3. The combination of claim 2 wherein the open periods of the intake and exhaust valves for said combustion chamber have a substantial overlap during at least some modes of engine operation, the variable yielding of said load carrying members with speed being effective to vary said overlap of the open periods of the intake and exhaust valves with speed.

4. A hydraulic tappet comprising a cylinder member closed at one end, a piston member slidably received in said cylinder member and defining at the closed end thereof a chamber adapted to be filled with hydraulic fluid which when trapped therein prevents movement of said piston in a direction to shorten the effective length of said tappet, valve means in one of said cylinder and piston members and including a port connecting with said chamber for the passage of fluid therethrough, a valve closure element movable to open or close said port and positioned such that fluid flow from said chamber creates a fluid pressure differential across the closure element that urges said closure element in a port closing direction, said closure element being biased in an opening direction and movable in a closing direction solely by said pressure differential, whereby said tappet is compressively yieldable up to a predetermined rate of compression at which the force of fluid flow from said chamber is sufficient to close said valve closure element against the force of said bias, thus preventing further yielding until a reduction of the tappet load allows said bias to open the closure element against the force of fluid pressure in said chamber.

5. The combination of claim 4 wherein said valve closure element is resiliently deformable and provides said bias internally.
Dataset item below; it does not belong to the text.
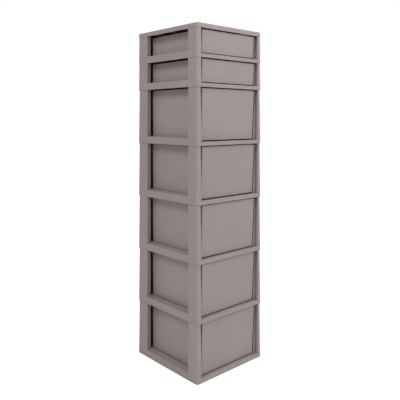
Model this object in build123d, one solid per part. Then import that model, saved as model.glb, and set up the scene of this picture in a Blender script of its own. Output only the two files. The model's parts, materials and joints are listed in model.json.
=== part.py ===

6. The combination of claim 4, wherein said valve means further includes spring means engaging said valve closure element and supplying said opening bias.

7. The combination of claim 4 wherein said port is in said piston, said valve closure element is in said chamber and said valve means further comprises caging means retaining said closure element opposite said port and limiting its opening movement and spring means acting between said piston and said closure element to provide said opening bias.